Secondly, precision instrumentation amplifiers and thermistor network technology are used in the circuit to adjust parameters such as linearity and temperature of the sensor. All components in the circuit are surface-mount packaged as much as possible, avoiding the use of movable potentiometers. After assembly, the circuit board undergoes full-temperature range testing and stress screening, and is treated with "three-proof" measures (proof, protection, and dustproofing). The circuit board is mounted and fixed using potting reinforcement measures, providing resistance to vibration, impact, salt spray, and mold.
In addition, EMC design was specifically added to the circuit design. The sensor housing was encapsulated with a seamless structure, the mounting hole gaps were treated with an overlapping method, the housing had a built-in shielding foil, the cable shielding mesh was connected to the housing, and the circuit grounding point was connected at a common point to shield the electromagnetic interference to the sensor. Appropriate filtering devices were used between electrical connections to reduce the sensitivity of the circuit and filter out interference.
5. Conclusion
This product utilizes key technologies such as SOI pressure-sensitive chip fabrication, high-temperature resistant sensitive core packaging, low-drift modulation, and dual-core symmetry technology. It features high and wide temperature range tolerance, miniaturization, high overload resistance, high impact resistance, low drift, strong functionality, and strong environmental adaptability.

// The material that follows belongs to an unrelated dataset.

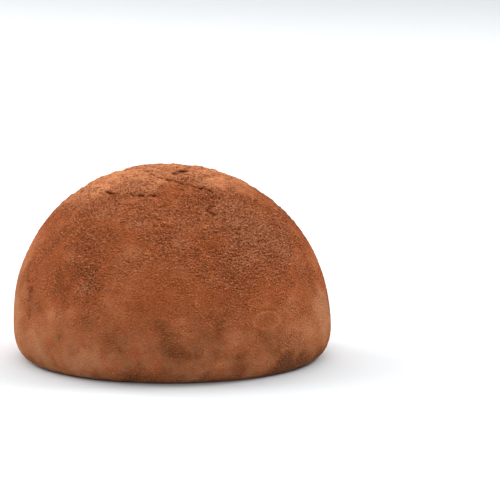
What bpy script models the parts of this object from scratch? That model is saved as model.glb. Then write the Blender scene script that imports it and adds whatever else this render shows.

Breakthroughs have been achieved in the use of SOI pressure-sensitive chips, high-temperature composite electrode fabrication, high-temperature resistant pressure-sensitive core packaging, low-drift modulation, and miniaturized symmetrical structure design.
Repeated tests have proven that the differential pressure sensor can operate continuously for 1000 hours under high-temperature conditions. The sensor's linearity reaches 0.10%FS, hysteresis and repeatability reach 0.03%FS, and thermal zero-point drift and thermal sensitivity drift both reach over 0.008%FS/℃.